── SOURCE MATERIAL
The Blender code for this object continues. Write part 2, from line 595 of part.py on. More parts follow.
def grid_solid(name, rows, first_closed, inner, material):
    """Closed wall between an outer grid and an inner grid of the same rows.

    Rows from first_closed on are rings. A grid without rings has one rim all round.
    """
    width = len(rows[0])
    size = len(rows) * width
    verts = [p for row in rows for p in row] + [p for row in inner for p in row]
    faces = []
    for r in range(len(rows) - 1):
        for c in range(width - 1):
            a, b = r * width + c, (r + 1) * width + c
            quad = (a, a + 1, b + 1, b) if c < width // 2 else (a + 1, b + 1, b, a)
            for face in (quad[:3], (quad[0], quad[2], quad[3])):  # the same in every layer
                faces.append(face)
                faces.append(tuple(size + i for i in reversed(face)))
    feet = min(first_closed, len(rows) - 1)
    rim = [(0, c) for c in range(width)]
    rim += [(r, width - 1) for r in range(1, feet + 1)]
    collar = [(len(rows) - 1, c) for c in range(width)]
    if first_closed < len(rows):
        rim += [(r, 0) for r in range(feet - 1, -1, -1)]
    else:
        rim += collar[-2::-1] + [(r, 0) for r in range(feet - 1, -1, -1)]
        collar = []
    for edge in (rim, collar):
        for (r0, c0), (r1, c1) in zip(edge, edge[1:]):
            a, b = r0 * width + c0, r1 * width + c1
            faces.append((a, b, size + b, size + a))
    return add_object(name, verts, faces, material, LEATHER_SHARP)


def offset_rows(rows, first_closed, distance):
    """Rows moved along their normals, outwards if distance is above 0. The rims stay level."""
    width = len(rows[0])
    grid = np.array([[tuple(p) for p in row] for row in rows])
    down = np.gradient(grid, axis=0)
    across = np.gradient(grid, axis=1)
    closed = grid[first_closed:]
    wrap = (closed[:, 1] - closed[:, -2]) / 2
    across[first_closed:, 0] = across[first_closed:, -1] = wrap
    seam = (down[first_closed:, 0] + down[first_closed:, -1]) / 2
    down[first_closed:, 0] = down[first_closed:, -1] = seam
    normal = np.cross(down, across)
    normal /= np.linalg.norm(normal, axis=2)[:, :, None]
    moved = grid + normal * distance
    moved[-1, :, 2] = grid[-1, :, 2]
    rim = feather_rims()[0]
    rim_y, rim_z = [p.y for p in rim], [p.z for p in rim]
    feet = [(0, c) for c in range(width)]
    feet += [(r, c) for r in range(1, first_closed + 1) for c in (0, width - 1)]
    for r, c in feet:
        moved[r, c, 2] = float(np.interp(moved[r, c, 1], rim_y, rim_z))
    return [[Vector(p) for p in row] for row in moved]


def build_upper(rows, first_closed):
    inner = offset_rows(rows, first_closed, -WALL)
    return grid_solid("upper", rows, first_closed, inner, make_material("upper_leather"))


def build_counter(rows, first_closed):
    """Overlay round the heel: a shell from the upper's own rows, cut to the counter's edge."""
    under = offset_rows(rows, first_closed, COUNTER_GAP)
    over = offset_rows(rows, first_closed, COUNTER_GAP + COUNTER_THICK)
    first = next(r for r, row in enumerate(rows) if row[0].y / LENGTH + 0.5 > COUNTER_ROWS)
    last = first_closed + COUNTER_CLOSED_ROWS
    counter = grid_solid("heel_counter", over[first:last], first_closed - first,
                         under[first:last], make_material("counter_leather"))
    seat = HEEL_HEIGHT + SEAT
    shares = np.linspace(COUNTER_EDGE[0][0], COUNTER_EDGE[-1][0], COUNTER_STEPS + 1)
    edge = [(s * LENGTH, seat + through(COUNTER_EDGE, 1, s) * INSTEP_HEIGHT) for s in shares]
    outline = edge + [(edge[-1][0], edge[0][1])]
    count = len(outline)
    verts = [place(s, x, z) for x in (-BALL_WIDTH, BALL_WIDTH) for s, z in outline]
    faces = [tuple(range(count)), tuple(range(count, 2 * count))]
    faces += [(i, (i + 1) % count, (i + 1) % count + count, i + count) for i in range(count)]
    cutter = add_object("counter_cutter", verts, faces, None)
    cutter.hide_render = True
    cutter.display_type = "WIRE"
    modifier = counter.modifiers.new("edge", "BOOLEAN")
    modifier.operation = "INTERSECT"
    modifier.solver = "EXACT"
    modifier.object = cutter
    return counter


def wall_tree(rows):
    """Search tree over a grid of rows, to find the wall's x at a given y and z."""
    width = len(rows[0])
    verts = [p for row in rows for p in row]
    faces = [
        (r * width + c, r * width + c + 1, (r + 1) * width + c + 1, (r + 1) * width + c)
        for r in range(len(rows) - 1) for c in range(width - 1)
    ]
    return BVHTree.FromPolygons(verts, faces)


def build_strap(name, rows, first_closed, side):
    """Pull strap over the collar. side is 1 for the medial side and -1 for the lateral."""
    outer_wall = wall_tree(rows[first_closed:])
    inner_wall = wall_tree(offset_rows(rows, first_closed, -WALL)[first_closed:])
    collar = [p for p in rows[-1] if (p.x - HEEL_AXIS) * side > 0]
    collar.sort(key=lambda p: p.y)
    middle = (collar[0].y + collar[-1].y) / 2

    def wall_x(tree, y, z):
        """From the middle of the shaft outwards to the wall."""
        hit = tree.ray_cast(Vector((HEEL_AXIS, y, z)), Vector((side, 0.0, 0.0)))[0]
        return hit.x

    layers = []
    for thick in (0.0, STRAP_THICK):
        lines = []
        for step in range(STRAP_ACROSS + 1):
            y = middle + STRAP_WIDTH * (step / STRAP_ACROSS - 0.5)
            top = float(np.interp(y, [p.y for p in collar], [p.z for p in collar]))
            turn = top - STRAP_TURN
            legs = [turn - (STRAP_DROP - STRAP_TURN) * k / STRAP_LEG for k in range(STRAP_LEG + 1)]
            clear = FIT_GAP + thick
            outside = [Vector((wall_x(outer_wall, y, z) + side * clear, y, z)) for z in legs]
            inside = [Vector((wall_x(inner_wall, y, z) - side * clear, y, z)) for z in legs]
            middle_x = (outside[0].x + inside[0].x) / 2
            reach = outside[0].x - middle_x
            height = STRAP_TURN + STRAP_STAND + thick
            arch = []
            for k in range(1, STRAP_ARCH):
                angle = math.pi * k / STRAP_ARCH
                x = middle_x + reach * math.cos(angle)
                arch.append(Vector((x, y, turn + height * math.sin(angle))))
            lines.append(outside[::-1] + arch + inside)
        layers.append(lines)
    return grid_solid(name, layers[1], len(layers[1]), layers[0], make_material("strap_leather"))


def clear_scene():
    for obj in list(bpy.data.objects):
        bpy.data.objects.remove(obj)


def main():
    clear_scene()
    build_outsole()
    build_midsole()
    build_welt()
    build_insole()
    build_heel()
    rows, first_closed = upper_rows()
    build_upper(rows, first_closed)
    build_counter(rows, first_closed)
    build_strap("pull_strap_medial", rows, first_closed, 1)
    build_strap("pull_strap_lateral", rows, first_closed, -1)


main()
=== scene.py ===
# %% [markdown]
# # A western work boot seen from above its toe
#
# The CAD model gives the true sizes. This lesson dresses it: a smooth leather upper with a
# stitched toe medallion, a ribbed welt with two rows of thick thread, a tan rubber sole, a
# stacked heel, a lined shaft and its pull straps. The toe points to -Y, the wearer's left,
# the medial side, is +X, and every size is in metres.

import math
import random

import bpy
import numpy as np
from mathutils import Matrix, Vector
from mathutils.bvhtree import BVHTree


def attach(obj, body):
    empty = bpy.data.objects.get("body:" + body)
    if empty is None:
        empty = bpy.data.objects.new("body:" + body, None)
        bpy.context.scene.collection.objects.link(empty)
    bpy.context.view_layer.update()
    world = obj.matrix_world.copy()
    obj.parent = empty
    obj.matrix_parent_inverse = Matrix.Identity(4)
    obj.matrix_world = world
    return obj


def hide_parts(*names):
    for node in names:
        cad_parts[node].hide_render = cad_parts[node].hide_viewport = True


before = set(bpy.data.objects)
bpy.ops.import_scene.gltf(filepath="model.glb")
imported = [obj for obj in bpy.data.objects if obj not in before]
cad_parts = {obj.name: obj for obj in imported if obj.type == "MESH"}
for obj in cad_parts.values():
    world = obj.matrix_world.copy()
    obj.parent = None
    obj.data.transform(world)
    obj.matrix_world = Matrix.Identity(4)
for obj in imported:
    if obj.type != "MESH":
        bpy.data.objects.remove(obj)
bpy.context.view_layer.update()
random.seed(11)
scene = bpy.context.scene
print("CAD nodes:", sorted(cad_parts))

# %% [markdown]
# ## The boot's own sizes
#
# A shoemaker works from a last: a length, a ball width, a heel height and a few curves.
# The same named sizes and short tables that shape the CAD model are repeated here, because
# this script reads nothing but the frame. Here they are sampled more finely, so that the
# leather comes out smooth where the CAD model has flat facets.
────
── SOURCE MATERIAL
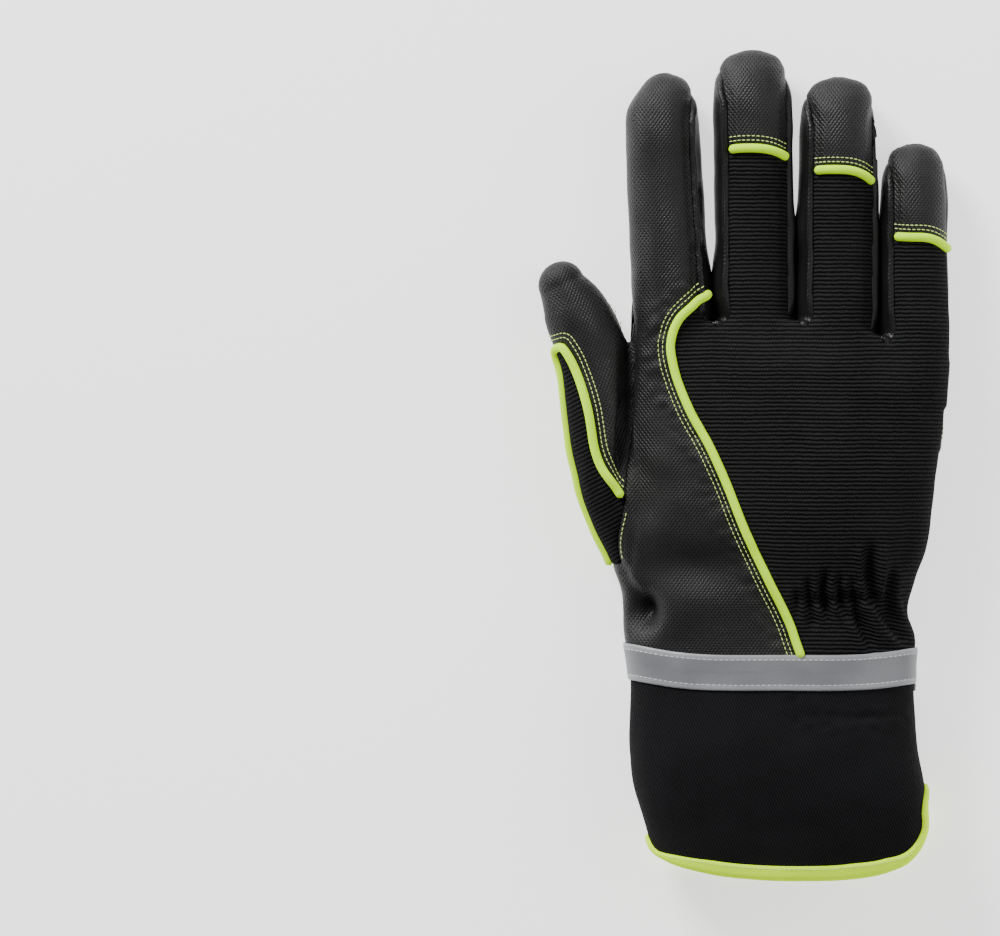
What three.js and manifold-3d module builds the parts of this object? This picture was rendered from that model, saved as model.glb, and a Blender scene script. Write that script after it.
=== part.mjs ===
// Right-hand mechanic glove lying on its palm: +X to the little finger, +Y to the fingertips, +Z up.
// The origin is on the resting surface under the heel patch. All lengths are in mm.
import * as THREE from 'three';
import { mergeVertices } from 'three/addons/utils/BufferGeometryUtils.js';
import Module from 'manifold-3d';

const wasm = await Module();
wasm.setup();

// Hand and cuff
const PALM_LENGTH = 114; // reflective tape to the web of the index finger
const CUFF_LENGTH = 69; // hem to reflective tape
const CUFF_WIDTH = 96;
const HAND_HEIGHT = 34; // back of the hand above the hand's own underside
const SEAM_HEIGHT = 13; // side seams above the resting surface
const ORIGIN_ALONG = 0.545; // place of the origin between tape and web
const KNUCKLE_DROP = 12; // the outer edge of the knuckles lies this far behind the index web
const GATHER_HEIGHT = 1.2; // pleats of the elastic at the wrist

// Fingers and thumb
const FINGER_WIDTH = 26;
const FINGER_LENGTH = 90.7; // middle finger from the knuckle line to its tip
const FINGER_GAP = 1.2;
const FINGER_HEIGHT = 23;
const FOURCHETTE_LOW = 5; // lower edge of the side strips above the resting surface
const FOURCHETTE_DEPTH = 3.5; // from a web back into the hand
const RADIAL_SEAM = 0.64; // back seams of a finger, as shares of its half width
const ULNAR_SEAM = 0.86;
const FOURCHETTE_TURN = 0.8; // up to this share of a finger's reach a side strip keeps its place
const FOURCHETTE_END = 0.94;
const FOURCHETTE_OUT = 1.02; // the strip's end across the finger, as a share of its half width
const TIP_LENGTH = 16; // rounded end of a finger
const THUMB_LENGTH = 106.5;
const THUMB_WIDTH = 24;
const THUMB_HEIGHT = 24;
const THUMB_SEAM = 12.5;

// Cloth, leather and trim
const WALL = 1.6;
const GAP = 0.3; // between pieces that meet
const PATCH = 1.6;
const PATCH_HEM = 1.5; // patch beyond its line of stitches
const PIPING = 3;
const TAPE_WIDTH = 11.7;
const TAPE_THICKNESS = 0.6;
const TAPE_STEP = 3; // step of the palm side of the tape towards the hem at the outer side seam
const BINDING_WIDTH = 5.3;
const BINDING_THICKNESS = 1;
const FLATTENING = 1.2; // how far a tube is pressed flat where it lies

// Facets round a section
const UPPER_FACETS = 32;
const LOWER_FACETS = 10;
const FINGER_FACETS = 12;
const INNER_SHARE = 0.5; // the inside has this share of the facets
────
── SOURCE MATERIAL
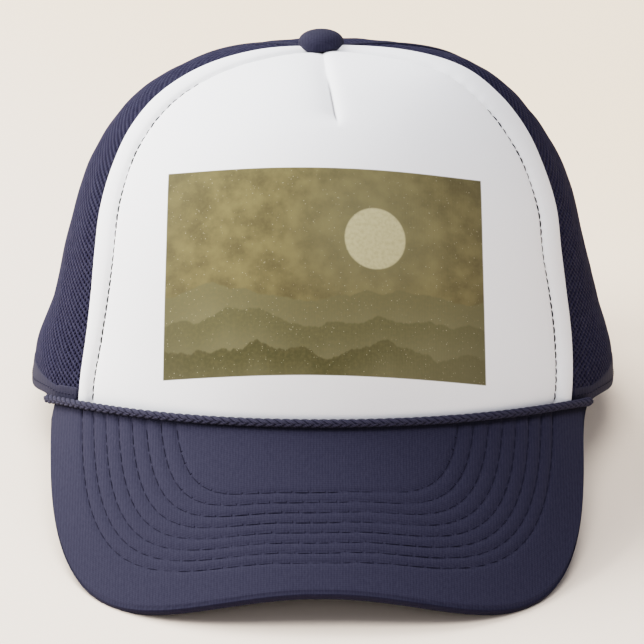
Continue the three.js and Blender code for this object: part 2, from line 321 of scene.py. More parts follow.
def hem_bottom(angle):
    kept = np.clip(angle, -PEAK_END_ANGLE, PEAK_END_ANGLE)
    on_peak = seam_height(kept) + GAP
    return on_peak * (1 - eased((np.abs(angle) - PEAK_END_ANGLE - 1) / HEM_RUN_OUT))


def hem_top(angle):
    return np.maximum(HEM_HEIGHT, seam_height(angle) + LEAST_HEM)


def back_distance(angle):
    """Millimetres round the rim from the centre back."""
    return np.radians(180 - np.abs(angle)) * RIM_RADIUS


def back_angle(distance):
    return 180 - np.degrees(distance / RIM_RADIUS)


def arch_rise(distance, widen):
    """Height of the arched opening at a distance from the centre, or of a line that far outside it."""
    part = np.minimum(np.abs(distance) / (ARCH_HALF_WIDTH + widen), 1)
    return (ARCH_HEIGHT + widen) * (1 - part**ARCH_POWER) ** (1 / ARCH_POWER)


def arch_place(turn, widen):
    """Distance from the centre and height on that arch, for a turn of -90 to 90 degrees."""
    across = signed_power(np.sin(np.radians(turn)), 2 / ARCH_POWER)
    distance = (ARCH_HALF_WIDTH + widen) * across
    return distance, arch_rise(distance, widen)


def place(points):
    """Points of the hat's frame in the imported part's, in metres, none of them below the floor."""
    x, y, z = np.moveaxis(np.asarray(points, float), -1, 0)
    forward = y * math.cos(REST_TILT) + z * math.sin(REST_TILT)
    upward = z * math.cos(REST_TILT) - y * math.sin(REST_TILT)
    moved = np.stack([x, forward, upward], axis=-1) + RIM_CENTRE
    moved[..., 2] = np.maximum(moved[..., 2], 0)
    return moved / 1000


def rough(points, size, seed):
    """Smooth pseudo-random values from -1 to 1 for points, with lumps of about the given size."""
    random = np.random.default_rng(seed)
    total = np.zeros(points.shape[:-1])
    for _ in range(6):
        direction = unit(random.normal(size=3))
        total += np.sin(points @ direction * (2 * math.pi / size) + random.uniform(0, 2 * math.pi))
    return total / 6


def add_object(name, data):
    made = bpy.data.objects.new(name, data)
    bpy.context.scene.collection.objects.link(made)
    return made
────
GIVEN EXERCISE :: Extract from the records above the lines from the one containing "What three.js and" to the one containing "const GATHER_HEIGHT = 1.2;", both lines included, exactly as they appear and with nothing else.

TASK ANSWER ::
What three.js and manifold-3d module builds the parts of this object? This picture was rendered from that model, saved as model.glb, and a Blender scene script. Write that script after it.
=== part.mjs ===
// Right-hand mechanic glove lying on its palm: +X to the little finger, +Y to the fingertips, +Z up.
// The origin is on the resting surface under the heel patch. All lengths are in mm.
import * as THREE from 'three';
import { mergeVertices } from 'three/addons/utils/BufferGeometryUtils.js';
import Module from 'manifold-3d';

const wasm = await Module();
wasm.setup();

// Hand and cuff
const PALM_LENGTH = 114; // reflective tape to the web of the index finger
const CUFF_LENGTH = 69; // hem to reflective tape
const CUFF_WIDTH = 96;
const HAND_HEIGHT = 34; // back of the hand above the hand's own underside
const SEAM_HEIGHT = 13; // side seams above the resting surface
const ORIGIN_ALONG = 0.545; // place of the origin between tape and web
const KNUCKLE_DROP = 12; // the outer edge of the knuckles lies this far behind the index web
const GATHER_HEIGHT = 1.2; // pleats of the elastic at the wrist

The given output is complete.